It’s been a long, hard road, but I’ve officially “arrived.” You always told me that if I worked hard and paid my dues, it would all pay off one day. Were you ever right on the money! You wouldn’t believe where they’re putting me up in San Francisco. It’s called the Cathedral Hill Hotel. Sounds pretty classy, right? Well, see for yourself. The room even comes with a bed.
Of course, it’s climate controlled (as befits a businessman of my caliber).
All modern amenities included. I didn’t even have to bring my own soap! Plus, they fold the towels all fancy-like. C’est chic!

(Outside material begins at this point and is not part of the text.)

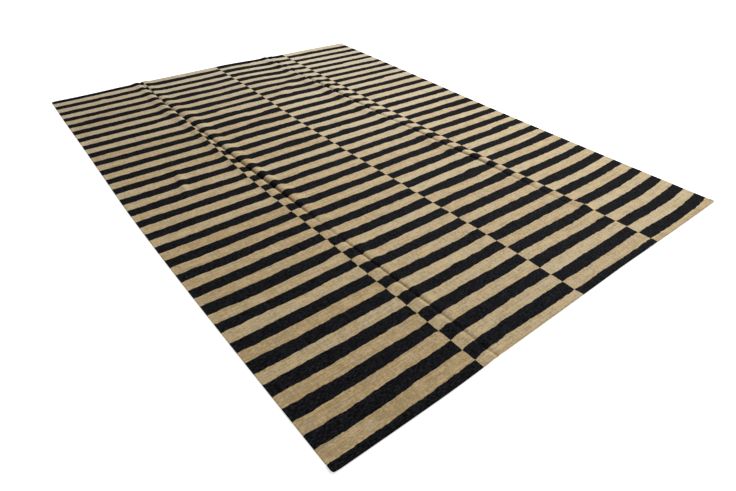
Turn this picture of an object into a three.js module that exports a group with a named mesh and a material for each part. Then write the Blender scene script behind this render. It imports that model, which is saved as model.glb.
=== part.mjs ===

And you’ll never believe this. Turns out this room is really more of a “suite.” I’ve got my own conference room, where I can take calls, blow dry my hair, and wipe my ass from both sides. Oops! The phone’s ringing now. Good thing I’ve got ample toilet paper over here on my left… “Hello?”
They also have state-of-the-art entertainment. You won’t have to worry about me watching any “adult movies” on this trip, because I’ll be busy playing Super Mario Brothers!
Sometimes at the end of a long day at work, you want to come back to your room and collapse into a slightly askew sitting chair. Ahhh… the executive life!
And get a load of this! This room’s like a technological fortune cookie, because they’ve got the internet… in bed! What a time to be alive!
Well, I really should get going now. I’ve got a cityscape view and a couple of deck chairs that beckon. I think I’ll have some Cubans sent up to celebrate my newfound status as a Titan of business.